=== Instructions for the task ===
Lines that hold the word "this" should be located and copied.

────────────────────────────────────────

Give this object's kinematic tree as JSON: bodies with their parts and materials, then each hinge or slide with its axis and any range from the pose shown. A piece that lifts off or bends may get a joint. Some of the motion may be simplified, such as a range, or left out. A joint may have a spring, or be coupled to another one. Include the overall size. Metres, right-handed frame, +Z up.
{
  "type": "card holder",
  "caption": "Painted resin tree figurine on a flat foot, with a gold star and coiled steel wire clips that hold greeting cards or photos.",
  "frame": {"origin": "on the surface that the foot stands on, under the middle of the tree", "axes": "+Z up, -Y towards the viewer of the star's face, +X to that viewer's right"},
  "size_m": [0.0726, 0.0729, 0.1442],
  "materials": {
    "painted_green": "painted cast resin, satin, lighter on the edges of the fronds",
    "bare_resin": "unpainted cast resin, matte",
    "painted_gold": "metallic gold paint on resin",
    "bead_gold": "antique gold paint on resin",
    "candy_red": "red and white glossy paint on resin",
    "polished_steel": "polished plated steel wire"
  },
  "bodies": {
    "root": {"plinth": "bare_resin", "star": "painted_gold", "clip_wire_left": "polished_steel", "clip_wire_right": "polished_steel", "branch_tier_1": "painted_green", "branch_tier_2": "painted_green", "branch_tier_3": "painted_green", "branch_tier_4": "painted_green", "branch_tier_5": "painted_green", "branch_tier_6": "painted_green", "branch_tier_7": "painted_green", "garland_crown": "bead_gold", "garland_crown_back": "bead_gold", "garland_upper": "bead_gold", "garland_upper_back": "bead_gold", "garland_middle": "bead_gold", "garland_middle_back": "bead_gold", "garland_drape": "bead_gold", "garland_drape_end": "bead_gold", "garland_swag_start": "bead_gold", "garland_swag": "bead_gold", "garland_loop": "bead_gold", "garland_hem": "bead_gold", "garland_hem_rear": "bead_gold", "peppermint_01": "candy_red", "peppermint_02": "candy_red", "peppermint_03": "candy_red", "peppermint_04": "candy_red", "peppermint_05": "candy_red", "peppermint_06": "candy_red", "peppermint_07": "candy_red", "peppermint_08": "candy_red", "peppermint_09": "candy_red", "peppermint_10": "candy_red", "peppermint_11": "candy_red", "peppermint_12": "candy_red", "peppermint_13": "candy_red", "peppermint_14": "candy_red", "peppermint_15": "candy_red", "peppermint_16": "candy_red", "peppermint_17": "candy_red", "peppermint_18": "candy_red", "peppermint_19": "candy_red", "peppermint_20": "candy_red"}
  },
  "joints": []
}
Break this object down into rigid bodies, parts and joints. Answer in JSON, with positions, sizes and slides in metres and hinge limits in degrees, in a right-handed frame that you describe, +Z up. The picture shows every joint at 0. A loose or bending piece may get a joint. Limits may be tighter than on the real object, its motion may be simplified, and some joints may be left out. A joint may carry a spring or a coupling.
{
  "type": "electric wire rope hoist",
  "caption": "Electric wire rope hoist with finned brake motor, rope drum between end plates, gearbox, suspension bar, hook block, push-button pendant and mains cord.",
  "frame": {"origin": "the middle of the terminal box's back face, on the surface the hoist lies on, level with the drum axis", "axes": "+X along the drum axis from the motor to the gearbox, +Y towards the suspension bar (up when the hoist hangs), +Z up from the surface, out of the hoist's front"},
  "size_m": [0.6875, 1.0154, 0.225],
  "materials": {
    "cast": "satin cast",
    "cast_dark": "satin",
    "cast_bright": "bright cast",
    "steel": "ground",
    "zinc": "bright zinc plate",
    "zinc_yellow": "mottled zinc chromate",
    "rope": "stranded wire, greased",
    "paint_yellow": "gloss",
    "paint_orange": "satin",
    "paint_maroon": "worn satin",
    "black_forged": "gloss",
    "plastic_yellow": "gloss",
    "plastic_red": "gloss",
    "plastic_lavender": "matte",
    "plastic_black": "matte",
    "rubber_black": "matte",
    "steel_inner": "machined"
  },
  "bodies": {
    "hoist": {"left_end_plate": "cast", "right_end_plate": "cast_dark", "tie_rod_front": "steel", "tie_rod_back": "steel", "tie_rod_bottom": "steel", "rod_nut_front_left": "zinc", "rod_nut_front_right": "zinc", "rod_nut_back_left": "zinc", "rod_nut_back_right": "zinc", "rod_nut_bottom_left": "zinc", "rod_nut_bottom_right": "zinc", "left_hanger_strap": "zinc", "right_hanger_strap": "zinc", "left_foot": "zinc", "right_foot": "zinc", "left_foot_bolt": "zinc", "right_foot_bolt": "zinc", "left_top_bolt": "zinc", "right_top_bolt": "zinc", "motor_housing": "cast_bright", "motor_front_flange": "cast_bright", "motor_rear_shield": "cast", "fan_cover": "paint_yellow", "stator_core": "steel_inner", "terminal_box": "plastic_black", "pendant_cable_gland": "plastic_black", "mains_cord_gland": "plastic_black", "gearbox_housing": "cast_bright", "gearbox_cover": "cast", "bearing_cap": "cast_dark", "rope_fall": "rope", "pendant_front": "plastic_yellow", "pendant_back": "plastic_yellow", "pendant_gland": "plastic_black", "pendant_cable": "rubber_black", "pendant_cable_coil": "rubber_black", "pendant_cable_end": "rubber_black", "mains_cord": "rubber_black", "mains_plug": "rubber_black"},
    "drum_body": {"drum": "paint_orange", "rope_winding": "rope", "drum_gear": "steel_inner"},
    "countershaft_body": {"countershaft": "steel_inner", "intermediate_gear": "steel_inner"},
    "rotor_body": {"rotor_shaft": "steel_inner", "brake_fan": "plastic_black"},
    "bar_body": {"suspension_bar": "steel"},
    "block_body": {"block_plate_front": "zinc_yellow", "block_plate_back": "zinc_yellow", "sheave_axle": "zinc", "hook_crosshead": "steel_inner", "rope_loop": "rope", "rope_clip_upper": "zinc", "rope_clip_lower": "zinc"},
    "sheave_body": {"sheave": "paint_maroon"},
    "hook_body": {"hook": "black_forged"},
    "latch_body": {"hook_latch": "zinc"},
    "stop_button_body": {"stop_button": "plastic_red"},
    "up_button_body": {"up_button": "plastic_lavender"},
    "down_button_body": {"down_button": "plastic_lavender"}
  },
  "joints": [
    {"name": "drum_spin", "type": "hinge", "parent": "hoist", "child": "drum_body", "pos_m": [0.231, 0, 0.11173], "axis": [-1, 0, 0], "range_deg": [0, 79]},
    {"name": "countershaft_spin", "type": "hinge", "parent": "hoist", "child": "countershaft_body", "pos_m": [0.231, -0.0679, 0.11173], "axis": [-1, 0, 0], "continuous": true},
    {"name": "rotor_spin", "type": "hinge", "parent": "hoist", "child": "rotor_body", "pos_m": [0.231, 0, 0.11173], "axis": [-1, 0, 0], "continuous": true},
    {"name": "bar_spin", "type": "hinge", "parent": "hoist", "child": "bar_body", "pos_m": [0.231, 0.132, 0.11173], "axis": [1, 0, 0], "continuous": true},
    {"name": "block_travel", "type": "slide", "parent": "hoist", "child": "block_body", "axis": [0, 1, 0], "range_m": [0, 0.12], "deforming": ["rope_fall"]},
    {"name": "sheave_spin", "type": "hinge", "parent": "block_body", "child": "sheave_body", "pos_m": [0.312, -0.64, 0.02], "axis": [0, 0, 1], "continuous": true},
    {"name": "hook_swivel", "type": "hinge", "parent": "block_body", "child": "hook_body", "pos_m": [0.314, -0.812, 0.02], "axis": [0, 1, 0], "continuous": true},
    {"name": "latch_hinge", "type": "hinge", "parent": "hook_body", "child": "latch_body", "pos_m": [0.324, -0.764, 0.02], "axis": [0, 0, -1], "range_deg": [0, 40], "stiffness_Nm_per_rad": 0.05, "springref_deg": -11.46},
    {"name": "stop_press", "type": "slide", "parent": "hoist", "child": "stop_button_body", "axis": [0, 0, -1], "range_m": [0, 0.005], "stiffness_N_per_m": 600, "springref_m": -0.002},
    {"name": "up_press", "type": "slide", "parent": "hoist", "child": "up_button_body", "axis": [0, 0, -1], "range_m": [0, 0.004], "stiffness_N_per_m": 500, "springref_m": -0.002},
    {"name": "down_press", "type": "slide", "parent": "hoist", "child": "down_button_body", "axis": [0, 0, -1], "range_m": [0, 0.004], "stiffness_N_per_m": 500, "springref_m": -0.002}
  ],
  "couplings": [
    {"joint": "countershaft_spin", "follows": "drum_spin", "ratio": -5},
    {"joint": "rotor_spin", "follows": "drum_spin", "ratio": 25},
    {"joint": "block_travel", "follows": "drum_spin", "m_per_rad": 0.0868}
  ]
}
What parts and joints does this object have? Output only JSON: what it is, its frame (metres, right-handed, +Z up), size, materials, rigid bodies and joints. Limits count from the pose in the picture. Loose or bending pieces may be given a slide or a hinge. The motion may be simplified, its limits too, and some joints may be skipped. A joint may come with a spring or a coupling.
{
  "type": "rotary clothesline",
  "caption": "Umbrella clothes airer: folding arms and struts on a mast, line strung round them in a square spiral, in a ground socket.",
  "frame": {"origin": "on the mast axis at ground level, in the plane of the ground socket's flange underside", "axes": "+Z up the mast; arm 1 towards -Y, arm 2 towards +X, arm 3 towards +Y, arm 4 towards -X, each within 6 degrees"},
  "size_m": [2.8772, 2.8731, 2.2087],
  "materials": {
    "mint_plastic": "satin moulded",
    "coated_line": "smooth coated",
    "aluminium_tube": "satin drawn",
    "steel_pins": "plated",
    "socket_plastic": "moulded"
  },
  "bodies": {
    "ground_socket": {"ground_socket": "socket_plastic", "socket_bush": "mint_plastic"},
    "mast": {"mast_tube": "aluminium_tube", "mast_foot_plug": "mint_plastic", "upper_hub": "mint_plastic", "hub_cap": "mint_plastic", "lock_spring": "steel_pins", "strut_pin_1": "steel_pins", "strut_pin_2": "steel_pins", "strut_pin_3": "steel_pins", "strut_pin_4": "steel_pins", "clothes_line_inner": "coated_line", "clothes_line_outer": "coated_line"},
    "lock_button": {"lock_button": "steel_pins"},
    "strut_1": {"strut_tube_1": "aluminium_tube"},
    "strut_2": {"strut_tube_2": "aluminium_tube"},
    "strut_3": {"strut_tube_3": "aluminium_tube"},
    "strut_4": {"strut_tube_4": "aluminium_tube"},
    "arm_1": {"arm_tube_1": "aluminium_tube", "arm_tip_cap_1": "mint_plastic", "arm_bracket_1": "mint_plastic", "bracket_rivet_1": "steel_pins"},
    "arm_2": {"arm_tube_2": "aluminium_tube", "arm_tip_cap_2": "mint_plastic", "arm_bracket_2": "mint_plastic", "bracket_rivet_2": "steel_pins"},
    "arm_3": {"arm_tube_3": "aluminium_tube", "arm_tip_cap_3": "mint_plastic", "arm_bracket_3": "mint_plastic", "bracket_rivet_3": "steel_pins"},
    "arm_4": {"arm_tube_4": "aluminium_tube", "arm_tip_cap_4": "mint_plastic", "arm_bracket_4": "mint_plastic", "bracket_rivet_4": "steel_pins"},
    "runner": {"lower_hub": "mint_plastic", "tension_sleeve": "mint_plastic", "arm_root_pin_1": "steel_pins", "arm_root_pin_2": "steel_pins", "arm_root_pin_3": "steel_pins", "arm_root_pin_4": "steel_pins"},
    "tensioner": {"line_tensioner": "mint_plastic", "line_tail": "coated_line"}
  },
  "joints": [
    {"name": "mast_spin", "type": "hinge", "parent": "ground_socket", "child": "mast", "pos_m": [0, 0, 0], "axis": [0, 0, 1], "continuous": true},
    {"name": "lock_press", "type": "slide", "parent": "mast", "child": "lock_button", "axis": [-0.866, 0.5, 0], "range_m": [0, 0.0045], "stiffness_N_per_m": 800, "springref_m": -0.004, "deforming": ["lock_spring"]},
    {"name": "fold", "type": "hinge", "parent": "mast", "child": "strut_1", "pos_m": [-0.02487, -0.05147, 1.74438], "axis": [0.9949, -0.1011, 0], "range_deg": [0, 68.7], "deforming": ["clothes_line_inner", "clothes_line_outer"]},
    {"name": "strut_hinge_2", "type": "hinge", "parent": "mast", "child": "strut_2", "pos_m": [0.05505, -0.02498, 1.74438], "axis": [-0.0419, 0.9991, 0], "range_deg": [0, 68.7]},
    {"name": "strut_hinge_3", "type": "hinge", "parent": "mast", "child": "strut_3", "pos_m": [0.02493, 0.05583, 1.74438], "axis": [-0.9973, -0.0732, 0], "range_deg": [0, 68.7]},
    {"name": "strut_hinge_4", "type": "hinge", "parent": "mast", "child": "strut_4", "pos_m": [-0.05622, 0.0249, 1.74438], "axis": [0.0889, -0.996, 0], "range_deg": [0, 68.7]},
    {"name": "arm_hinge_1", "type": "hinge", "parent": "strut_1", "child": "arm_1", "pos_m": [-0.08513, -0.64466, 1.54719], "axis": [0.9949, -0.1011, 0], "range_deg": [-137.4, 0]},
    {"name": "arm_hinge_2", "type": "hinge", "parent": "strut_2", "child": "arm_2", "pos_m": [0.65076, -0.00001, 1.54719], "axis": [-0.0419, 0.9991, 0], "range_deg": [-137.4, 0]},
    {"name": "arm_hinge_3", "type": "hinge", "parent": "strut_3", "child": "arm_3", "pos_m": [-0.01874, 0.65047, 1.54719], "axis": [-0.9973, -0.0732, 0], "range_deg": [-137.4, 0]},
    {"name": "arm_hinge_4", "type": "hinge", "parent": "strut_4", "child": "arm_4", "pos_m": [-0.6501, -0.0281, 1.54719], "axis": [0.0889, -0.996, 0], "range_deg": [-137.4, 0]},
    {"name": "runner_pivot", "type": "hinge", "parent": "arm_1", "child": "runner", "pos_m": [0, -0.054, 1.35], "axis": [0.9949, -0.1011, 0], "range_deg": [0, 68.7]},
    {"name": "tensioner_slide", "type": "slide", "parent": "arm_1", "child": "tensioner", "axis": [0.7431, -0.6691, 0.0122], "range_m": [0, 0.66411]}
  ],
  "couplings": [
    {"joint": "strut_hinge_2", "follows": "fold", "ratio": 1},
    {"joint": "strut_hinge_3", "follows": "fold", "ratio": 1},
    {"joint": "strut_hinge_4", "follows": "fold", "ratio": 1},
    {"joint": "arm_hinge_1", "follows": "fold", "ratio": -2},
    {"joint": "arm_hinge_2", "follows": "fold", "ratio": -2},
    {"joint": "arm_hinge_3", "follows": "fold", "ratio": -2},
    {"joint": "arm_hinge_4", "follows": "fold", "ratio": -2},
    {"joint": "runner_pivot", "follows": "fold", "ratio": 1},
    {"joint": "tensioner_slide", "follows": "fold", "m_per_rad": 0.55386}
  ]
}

────────────────────────────────────────

=== Written response ===
Give this object's kinematic tree as JSON: bodies with their parts and materials, then each hinge or slide with its axis and any range from the pose shown. A piece that lifts off or bends may get a joint. Some of the motion may be simplified, such as a range, or left out. A joint may have a spring, or be coupled to another one. Include the overall size. Metres, right-handed frame, +Z up.
Break this object down into rigid bodies, parts and joints. Answer in JSON, with positions, sizes and slides in metres and hinge limits in degrees, in a right-handed frame that you describe, +Z up. The picture shows every joint at 0. A loose or bending piece may get a joint. Limits may be tighter than on the real object, its motion may be simplified, and some joints may be left out. A joint may carry a spring or a coupling.
What parts and joints does this object have? Output only JSON: what it is, its frame (metres, right-handed, +Z up), size, materials, rigid bodies and joints. Limits count from the pose in the picture. Loose or bending pieces may be given a slide or a hinge. The motion may be simplified, its limits too, and some joints may be skipped. A joint may come with a spring or a coupling.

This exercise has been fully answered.